Ideas to assist in managing depressed mood
Managing self in relationships
- Rather than put all the focus on lifting mood it may be helpful to focus on maintaining the best functioning possible. Examples of functioning or self management are: organising adequate bedtime, eating healthily, exercising and relaxing, being responsible for appointments and medical care, fulfilling role responsibilities at work and in the houshold.
- Take care of allowing others to do any aspects of your life functioning for you. This may contribute to an increased sense of helplessness. Ask for help when you need it but if others are stepping in to manage areas of your responsibility, it may require you to ask them to step back from this. When depressed mood feels like it has drained all motivation and energy it is helpful to take responsibility for communicating to others what you are going through and to nominate what you will stay responsible for even when it may be limited.

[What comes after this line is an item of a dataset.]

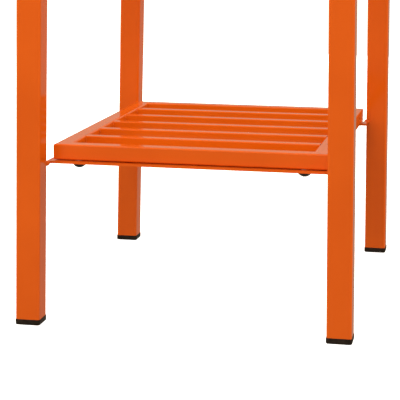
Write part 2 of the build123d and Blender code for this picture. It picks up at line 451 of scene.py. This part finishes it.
def stacked_squares(name, levels, centre, lean):
    """A closed skin through rounded squares, each one (height, half width, corner) in mm."""
    points, faces = [], []
    for height, half, corner_radius in levels:
        leaned = lean * max(0, height - FLANGE_RISE_MM)
        for x, y in rounded_square(half, corner_radius):
            points.append((
                (centre[0] + leaned + x) * MM,
                (centre[1] + y) * MM,
                height * MM,
            ))
    ring = len(points) // len(levels)
    for level in range(len(levels) - 1):
        for place in range(ring):
            low, low_next = level * ring + place, level * ring + (place + 1) % ring
            faces.append((low, low_next, low_next + ring, low + ring))
    faces.append(tuple(reversed(range(ring))))
    faces.append(tuple(range(len(points) - ring, len(points))))
    return mesh_piece(name, points, faces)


def plug_levels():
    """The plug's outline from the floor to the top of its stem."""
    levels = [
        (0.0, FLANGE_HALF_MM - 1.3, FLANGE_ROUND_MM - 1.0),
        (0.15, FLANGE_HALF_MM - 0.8, FLANGE_ROUND_MM - 0.6),
        (0.7, FLANGE_HALF_MM - 0.25, FLANGE_ROUND_MM - 0.2),
        (1.3, FLANGE_HALF_MM - 0.1, FLANGE_ROUND_MM),
        (FLANGE_RISE_MM - 0.7, FLANGE_HALF_MM, FLANGE_ROUND_MM),
        (FLANGE_RISE_MM - 0.35, FLANGE_HALF_MM - 0.05, FLANGE_ROUND_MM),
        (FLANGE_RISE_MM - 0.1, FLANGE_HALF_MM - 0.2, FLANGE_ROUND_MM),
        (FLANGE_RISE_MM, FLANGE_HALF_MM - 0.5, FLANGE_ROUND_MM),
        (FLANGE_RISE_MM, STEM_HALF_MM, STEM_ROUND_MM),
    ]
    for row in range(FIN_COUNT):
        middle = FLANGE_RISE_MM + FIN_FIRST_MM + row * FIN_PITCH_MM
        under, over = middle - FIN_THICK_MM / 2, middle + FIN_THICK_MM / 2
        levels += [
            (under, STEM_HALF_MM, STEM_ROUND_MM),
            (under, FIN_HALF_MM - FIN_BEVEL_MM, FIN_ROUND_MM),
            (middle, FIN_HALF_MM, FIN_ROUND_MM),
            (over, FIN_HALF_MM - FIN_BEVEL_MM, FIN_ROUND_MM),
            (over, STEM_HALF_MM, STEM_ROUND_MM),
        ]
    top = FLANGE_RISE_MM + STEM_RISE_MM
    return levels + [
        (top - STEM_BEVEL_MM, STEM_HALF_MM, STEM_ROUND_MM),
        (top, STEM_HALF_MM - STEM_BEVEL_MM, 1.4),
    ]


plug_black, plug_shader, plug_tree = new_finish("black_polyethylene")
plug_tone = noise(plug_tree, PLUG_TONE_PER_M, 4.0)
blend_colours(plug_tree, plug_shader, plug_tone, 0.40, 0.75, BLACK, BLACK_WORN)
relief(plug_tree, plug_shader, noise(plug_tree, PLUG_GRAIN_PER_M, 2.0), PLUG_GRAIN_MM)
plug_sheen = noise(plug_tree, PLUG_SHEEN_PER_M, 3.0, shift_up=1.0)
uneven_roughness(plug_tree, plug_shader, plug_sheen, *PLUG_ROUGHNESS)
plug_shader.inputs["Specular IOR Level"].default_value = 0.15

for corner in corner_names:
    low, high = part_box(f"foot_{corner}")
    leg_low, leg_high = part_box(f"leg_{corner}")
    leg_run = (leg_high[0] - leg_low[0]) - (leg_high[1] - leg_low[1])
    lean = leg_run / (leg_high[2] - leg_low[2])
    middle_x = low[0] / MM + FLANGE_HALF_MM
    if "right" in corner:
        lean = -lean
        middle_x = high[0] / MM - FLANGE_HALF_MM
    middle = (middle_x, (low[1] + high[1]) / 2 / MM)
    foot = stacked_squares(f"foot_plug_{corner}", plug_levels(), middle, lean)
    foot.data.materials.append(plug_black)
    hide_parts(f"foot_{corner}")
    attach(foot, "root")

# ---------------------------------------------------------------------------
# The shelf is a ring of four 20 x 19 mm tubes, mitred and welded, with five
# 14 mm square tubes across it, flush with the ring's top. A thin fillet of weld
# runs down each side of every slat end. The whole shelf is coated orange.
SHELF_SLATS = 5
SHELF_SLAT_ROUNDING_MM = 1.4

for side in side_names:
    finish_cad(f"shelf_rail_{side}", orange_coat)
for number in range(1, SHELF_SLATS + 1):
    finish_cad(f"shelf_slat_{number}", orange_coat)
slat_welds("shelf", SHELF_SLATS, SHELF_SLAT_ROUNDING_MM)

# ---------------------------------------------------------------------------
# Four M8 furniture bolts with low dome heads come up through the flat bars into
# rivet nuts set in the shelf's front and rear tubes. The bolts are black oxide
# steel, and the rivet nuts are zinc plated.
OXIDE_BLACK = (0.017, 0.015, 0.014)
OXIDE_WORN = (0.030, 0.026, 0.024)
OXIDE_TONE_PER_M = 500.0
OXIDE_ROUGHNESS = (0.28, 0.42)
ZINC_BRIGHT = (0.62, 0.60, 0.53)
ZINC_DULL = (0.50, 0.49, 0.43)
ZINC_TONE_PER_M = 700.0
ZINC_ROUGHNESS = (0.25, 0.45)
STEEL_SHEEN_PER_M = 900.0

black_oxide, oxide_shader, oxide_tree = new_finish("black_oxide_steel")
oxide_tone = noise(oxide_tree, OXIDE_TONE_PER_M, 3.0)
blend_colours(oxide_tree, oxide_shader, oxide_tone, 0.4, 0.8, OXIDE_BLACK, OXIDE_WORN)
oxide_shader.inputs["Metallic"].default_value = 0.4
oxide_sheen = noise(oxide_tree, STEEL_SHEEN_PER_M, 2.0, shift_up=1.0)
uneven_roughness(oxide_tree, oxide_shader, oxide_sheen, *OXIDE_ROUGHNESS)
finish_cad("shelf_bolts", black_oxide)

zinc_plate, zinc_shader, zinc_tree = new_finish("zinc_plate")
zinc_tone = noise(zinc_tree, ZINC_TONE_PER_M, 3.0)
blend_colours(zinc_tree, zinc_shader, zinc_tone, 0.35, 0.7, ZINC_DULL, ZINC_BRIGHT)
zinc_shader.inputs["Metallic"].default_value = 1.0
zinc_sheen = noise(zinc_tree, STEEL_SHEEN_PER_M, 2.0, shift_up=1.0)
uneven_roughness(zinc_tree, zinc_shader, zinc_sheen, *ZINC_ROUGHNESS)
finish_cad("shelf_rivet_nuts", zinc_plate)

- The reverse of the above is the trap of feeling responsible for other people’s wellbeing. You can care without needing to make everything right for another. A good check is to ask: “Am I thinking, feeling or behaving on behalf of another rather than on behalf of myself?”

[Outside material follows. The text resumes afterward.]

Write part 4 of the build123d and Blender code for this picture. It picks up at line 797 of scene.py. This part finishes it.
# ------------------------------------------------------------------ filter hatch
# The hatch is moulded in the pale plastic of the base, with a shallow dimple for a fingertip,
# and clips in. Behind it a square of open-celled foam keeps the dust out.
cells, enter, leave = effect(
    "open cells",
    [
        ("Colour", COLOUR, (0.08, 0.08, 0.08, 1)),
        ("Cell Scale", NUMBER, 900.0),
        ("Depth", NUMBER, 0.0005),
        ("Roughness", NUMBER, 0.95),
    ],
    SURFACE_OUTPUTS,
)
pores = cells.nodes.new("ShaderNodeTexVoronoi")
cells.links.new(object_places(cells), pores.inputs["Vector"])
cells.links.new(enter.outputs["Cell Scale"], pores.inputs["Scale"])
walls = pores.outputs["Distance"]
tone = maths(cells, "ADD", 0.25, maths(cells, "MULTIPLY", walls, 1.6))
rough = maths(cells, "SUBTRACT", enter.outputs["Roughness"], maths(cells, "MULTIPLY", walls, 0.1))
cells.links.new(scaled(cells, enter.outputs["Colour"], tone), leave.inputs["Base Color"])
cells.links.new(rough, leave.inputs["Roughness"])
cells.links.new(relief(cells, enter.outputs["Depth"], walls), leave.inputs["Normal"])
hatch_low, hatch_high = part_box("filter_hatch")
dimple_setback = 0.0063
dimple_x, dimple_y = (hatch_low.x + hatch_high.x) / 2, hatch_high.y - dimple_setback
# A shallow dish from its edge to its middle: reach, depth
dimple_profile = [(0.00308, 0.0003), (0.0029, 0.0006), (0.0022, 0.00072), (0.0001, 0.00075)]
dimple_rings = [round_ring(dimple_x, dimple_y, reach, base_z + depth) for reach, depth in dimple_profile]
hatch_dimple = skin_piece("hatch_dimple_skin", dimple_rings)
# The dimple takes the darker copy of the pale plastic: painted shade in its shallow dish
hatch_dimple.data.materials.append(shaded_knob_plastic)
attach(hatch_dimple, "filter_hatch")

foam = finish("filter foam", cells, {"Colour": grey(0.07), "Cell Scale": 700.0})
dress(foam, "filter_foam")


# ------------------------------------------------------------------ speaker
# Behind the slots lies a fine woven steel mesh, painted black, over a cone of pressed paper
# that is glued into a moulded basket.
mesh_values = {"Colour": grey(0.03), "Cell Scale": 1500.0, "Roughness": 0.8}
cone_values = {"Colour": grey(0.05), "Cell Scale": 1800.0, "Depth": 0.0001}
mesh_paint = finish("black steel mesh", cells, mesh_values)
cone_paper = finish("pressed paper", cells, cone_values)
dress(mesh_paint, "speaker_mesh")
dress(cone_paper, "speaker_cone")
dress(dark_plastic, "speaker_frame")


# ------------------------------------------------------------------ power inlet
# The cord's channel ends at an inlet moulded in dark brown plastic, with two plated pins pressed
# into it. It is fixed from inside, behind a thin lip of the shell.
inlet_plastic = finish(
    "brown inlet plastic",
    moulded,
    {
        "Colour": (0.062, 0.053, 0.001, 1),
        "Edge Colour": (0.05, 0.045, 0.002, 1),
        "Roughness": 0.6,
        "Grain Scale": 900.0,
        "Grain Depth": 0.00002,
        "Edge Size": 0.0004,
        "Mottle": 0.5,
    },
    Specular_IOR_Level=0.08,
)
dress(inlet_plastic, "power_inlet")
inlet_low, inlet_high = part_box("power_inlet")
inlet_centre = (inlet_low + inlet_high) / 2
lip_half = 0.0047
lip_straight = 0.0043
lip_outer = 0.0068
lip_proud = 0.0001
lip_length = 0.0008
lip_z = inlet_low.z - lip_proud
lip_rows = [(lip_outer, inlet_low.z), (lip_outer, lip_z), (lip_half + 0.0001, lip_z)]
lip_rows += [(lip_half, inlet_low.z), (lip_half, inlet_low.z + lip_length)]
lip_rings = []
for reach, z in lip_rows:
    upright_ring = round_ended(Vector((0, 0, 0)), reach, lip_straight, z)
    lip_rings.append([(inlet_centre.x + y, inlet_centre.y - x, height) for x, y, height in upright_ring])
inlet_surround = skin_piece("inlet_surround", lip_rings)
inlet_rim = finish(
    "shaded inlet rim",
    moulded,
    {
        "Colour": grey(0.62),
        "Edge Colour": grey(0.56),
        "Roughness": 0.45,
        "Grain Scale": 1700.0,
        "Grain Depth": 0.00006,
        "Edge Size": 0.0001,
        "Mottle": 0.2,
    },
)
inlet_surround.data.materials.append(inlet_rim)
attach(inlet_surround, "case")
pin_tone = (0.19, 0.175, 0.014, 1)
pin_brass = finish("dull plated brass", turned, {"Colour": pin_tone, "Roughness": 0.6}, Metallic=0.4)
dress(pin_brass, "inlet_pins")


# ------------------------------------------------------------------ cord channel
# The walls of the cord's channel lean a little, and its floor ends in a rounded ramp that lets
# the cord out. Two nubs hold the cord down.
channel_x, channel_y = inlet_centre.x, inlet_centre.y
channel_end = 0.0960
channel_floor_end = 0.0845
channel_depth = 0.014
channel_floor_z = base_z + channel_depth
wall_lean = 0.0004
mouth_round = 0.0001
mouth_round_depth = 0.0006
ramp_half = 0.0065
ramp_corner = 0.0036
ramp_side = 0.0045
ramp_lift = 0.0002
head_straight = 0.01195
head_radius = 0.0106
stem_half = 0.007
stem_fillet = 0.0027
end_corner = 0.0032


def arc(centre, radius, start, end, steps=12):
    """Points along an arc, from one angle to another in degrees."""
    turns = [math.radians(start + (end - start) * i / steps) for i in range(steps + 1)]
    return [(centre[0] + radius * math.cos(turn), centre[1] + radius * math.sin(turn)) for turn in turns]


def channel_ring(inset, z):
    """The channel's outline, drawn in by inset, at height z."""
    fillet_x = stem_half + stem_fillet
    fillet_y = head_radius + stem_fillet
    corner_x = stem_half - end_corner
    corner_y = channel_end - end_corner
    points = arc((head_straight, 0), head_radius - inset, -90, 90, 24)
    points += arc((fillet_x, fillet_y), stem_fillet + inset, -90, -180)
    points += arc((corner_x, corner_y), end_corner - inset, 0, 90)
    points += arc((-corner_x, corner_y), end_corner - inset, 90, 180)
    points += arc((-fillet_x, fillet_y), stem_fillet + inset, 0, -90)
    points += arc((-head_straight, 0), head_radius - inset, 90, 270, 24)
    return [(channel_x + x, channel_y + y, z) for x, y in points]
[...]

- Take care of intuiting or mind reading the thoughts and feelings of others and taking these perceptions personally. Equally comparing your self to others takes energy away from a focus on your own life course.

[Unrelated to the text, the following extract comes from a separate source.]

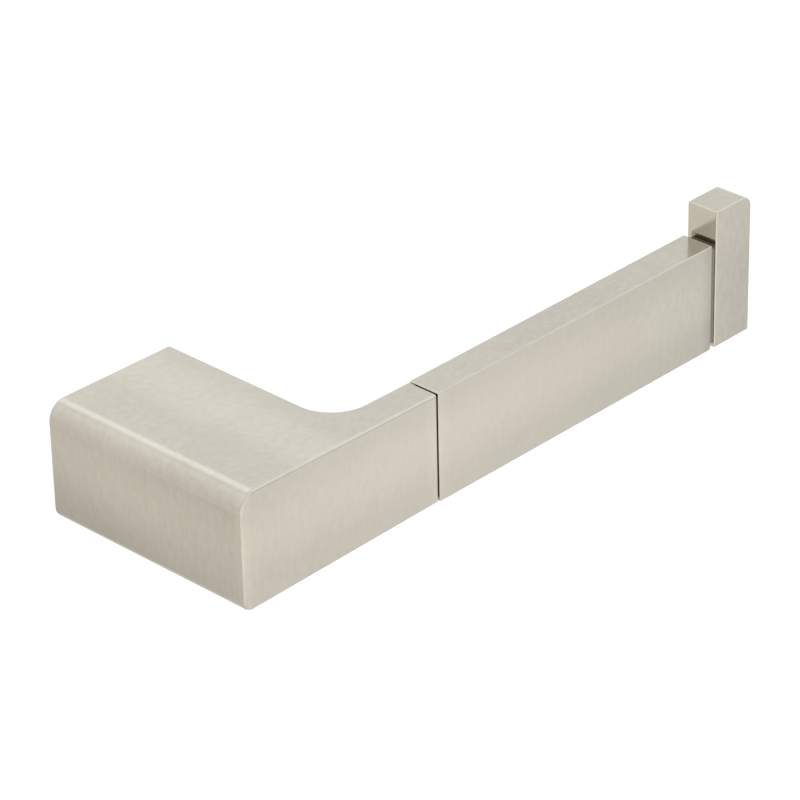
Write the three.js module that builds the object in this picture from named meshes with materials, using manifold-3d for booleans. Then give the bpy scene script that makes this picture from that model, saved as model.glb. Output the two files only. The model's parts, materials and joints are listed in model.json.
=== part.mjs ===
// A single-post toilet paper holder in satin nickel, in millimetres.
// +X runs along the roll bar, +Y points into the wall and +Z is up.
// The origin is the centre of the base's back, on the wall's surface.

import * as THREE from 'three';
import { mergeVertices } from 'three/addons/utils/BufferGeometryUtils.js';
import Module from 'manifold-3d';

const wasm = await Module();
wasm.setup();

// Driving dimensions
const REACH = 63;                 // wall to the front face
const BAR_HEIGHT = 29;            // height of the arm and of the roll bar
const BAR_THICKNESS = 9.2;
const BLOCK_WIDTH = 38.8;
const BLOCK_HEIGHT = 30.7;        // the casting is a little taller at its free end
const BLOCK_TOP_RADIUS = 5;       // round edge along the free end's top
const BLOCK_FOOT_RADIUS = 3;      // and along its bottom
const SWEEP_RADIUS = 10;          // hollow curve from the block into the arm
const ARM_LENGTH = 63.3;          // block's free end to the shadow seam
const SEAM = 0.6;
const BAR_LENGTH = 98;
const BAR_WALL = 1.2;
const STOP_GAP = 1.4;
const STOP_WIDTH = 13.2;
const STOP_HEIGHT = 37.6;
const STOP_TOP_RADIUS = 3;        // round edge along the end stop's top, at its free end
const CASTING_WALL = 3;
const FRONT_WALL = 3.5;
const ROD_DIAMETER = 4;
const ROD_IN_ARM = 18;
const ROD_IN_STOP = 8;
const BEARING_RADIUS = 2.6;       // outside of the nylon sleeves that run on the rod
const RUNNING_CLEARANCE = 0.05;   // on the radius, between the rod and the sleeves
const FIT = 0.15;                 // gap between pieces that are fixed to each other
const CUT = 1;                    // how far a cutter reaches past the face it opens
const ROUND = 48;                 // facets round a small circle

// Places that follow from them
const LEFT = -BLOCK_WIDTH / 2;
const FRONT = -REACH;
const ARM_BACK = FRONT + BAR_THICKNESS;
const ROD_Y = FRONT + BAR_THICKNESS / 2;
const BOTTOM = -BAR_HEIGHT / 2;
const SEAM_X = LEFT + ARM_LENGTH;
const BAR_START = SEAM_X + SEAM;
const BAR_END = BAR_START + BAR_LENGTH;
const STOP_START = BAR_END + STOP_GAP;
const STOP_END = STOP_START + STOP_WIDTH;
const ROD_START = SEAM_X - ROD_IN_ARM;
const ROD_END = STOP_START + ROD_IN_STOP;
const ROD_HOLE = ROD_DIAMETER / 2 + FIT;

const FINISHES = {
  satin_nickel: { color: 0xcbc6bb, roughness: 0.32, metalness: 1 },
  dark_nylon: { color: 0x3d382c, roughness: 0.6, metalness: 0 },
  grey_nylon: { color: 0x7e7768, roughness: 0.6, metalness: 0 },
  natural_nylon: { color: 0xdedbd0, roughness: 0.55, metalness: 0 },
  zinc_plated_steel: { color: 0xb6bac0, roughness: 0.4, metalness: 1 },
  black_steel: { color: 0x2b2b2d, roughness: 0.5, metalness: 1 },
};

// Turns a three.js geometry into a manifold solid.
function solid(geometry) {
  const bare = geometry.clone();
  bare.deleteAttribute('normal');
  bare.deleteAttribute('uv');
  const merged = mergeVertices(bare, 1e-4);
  return new wasm.Manifold(new wasm.Mesh({
    numProp: 3,
    vertProperties: new Float32Array(merged.attributes.position.array),
    triVerts: new Uint32Array(merged.index.array),
  }));
}

// Turns a manifold solid into a named mesh with its finish.
function piece(name, finish, shape) {
  const result = shape.getMesh();
  const geometry = new THREE.BufferGeometry();
  geometry.setAttribute('position', new THREE.BufferAttribute(result.vertProperties, 3));
  geometry.setIndex(new THREE.BufferAttribute(result.triVerts, 1));
  geometry.computeVertexNormals();
  const mesh = new THREE.Mesh(geometry, new THREE.MeshStandardMaterial(FINISHES[finish]));
  mesh.name = name;
  return mesh;
}

function box(low, high) {
  const size = high.map((value, i) => value - low[i]);
  const middle = high.map((value, i) => (value + low[i]) / 2);
  return solid(new THREE.BoxGeometry(...size).translate(...middle));
}

// Round bar of a given radius from one end point to the other.
function rod(radius, from, to) {
  const start = new THREE.Vector3(...from);
  const along = new THREE.Vector3(...to).sub(start);
  const geometry = new THREE.CylinderGeometry(radius, radius, along.length(), ROUND);
  const turn = new THREE.Quaternion().setFromUnitVectors(new THREE.Vector3(0, 1, 0),
    along.clone().normalize());
  geometry.applyQuaternion(turn);
  geometry.translate(...start.addScaledVector(along, 0.5).toArray());
  return solid(geometry);
}

// Cutter along the rod's axis, open at both ends.
function rodBore(radius, from, to) {
  return rod(radius, [from - CUT, ROD_Y, 0], [to + CUT, ROD_Y, 0]);
}

// Ring round the rod's axis.
function ring(outerRadius, innerRadius, from, to) {
  return rod(outerRadius, [from, ROD_Y, 0], [to, ROD_Y, 0])
    .subtract(rodBore(innerRadius, from, to));
}

// Outline seen from above, extruded between two heights.
function fromPlan(shape, low, high) {
  const geometry = new THREE.ExtrudeGeometry(shape, {
    depth: high - low, bevelEnabled: false, curveSegments: 24,
  });
  return solid(geometry.translate(0, 0, low));
}

// Outline in X and Z, extruded from the front to the back.
function fromFront(shape, front, back) {
  const geometry = new THREE.ExtrudeGeometry(shape, {
    depth: back - front, bevelEnabled: false, curveSegments: 24,
  });
  return solid(geometry.rotateX(Math.PI / 2).translate(0, back, 0));
}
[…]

- Focusing on understanding the relationship challenges that your family has had to adapt to over the generations can be a useful way of moving from blame to awareness. A focus on unchangeable hurts from the past may contribute to people getting stuck in a victim role. Blaming others can drain a person’s ability to manage themselves.
- Stay as connected as possible to significant others.
Tune into what is going on inside your mind and body
- Experiment with ways to calm and sooth yourself. (E.g. Positive meditation; cheerful music; walking in a favourite place; reflecting on principles of personal integrity.) Take care of turning to external things such as alcohol (or people) to do this for you.
- Keep time as structured as possible, including leisure and relaxation time. Routines can help with a sense of stability. Take care to have a balanced emotional diet. Eg: beware of over-emphasize intense thinking (deep and meaningfuls). Is there a balance with developing your lighthearted side? (This applies to choice of books and movies as well as thought processes.)
- Notice whether your thinking is fueling your sense of helplessness and pessimism. Stay aware of your inner critic. You decide whether or not to pay attention to negative feedback. What we think about is in our control in a way that feelings are not. A helpful saying: “Have your feelings but don’t allow them to have you.”
- Stay alert to “all or nothing thinking”, where one negative occurrence defines the bigger picture. Notice whether your reaction to one event is exagerated beyond the facts of the single incident. Beware of perfectionism! -for self and others. Check whether you have realistic expectations of self, family, friends and others.
The role of medication While medication may provide some supportive relief it cannot provide prevention. Antidepressants may sometimes be useful in giving some relief from symptoms so that a person is better able to address the issues that have lowered their functioning.